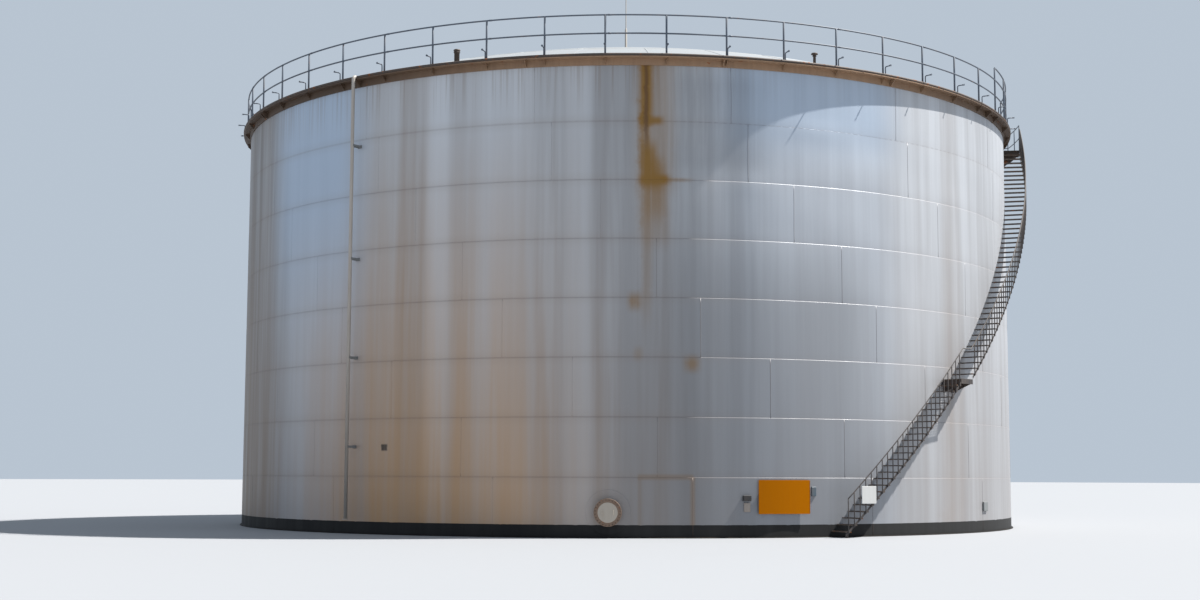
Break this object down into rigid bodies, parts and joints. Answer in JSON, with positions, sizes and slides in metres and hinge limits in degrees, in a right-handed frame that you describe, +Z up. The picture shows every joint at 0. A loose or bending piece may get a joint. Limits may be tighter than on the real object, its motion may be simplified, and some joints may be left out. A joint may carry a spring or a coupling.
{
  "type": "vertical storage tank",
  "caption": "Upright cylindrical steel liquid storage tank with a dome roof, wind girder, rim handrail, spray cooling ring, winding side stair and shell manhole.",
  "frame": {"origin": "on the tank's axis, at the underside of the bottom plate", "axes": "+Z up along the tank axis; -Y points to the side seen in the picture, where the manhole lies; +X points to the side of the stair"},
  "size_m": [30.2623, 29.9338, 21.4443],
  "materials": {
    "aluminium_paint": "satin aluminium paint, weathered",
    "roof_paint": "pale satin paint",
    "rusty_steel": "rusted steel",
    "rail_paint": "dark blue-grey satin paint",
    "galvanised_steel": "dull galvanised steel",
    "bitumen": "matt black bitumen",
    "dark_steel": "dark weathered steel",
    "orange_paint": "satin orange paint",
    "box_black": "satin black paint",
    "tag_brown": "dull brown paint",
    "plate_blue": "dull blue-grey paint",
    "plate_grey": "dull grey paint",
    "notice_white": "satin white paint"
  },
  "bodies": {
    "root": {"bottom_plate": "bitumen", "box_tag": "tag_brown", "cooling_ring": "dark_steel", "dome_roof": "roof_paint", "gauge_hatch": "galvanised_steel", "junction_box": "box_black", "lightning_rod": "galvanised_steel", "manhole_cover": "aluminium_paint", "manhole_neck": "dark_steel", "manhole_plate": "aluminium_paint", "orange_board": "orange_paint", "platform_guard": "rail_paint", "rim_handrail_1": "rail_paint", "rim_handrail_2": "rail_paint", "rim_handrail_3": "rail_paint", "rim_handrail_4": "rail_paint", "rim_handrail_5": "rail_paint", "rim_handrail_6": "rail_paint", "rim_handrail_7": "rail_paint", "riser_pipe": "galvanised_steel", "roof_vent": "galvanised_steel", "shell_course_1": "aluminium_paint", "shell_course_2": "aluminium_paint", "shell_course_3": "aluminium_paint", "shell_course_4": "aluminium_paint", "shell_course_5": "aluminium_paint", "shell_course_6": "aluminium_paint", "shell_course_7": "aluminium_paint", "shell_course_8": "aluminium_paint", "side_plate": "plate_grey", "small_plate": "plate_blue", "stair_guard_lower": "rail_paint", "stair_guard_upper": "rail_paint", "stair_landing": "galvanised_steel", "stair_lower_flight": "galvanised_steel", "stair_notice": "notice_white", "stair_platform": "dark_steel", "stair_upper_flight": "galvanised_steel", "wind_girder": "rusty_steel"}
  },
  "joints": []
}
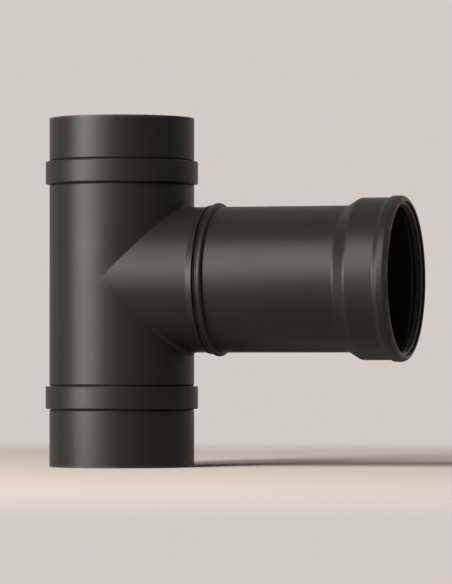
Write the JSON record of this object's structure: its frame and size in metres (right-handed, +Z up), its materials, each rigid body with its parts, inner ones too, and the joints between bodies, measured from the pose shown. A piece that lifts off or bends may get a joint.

==================================================

Exercise:
Pull every line containing "picture" out of the records.

The reply:
Break this object down into rigid bodies, parts and joints. Answer in JSON, with positions, sizes and slides in metres and hinge limits in degrees, in a right-handed frame that you describe, +Z up. The picture shows every joint at 0. A loose or bending piece may get a joint. Limits may be tighter than on the real object, its motion may be simplified, and some joints may be left out. A joint may carry a spring or a coupling.
  "frame": {"origin": "on the tank's axis, at the underside of the bottom plate", "axes": "+Z up along the tank axis; -Y points to the side seen in the picture, where the manhole lies; +X points to the side of the stair"},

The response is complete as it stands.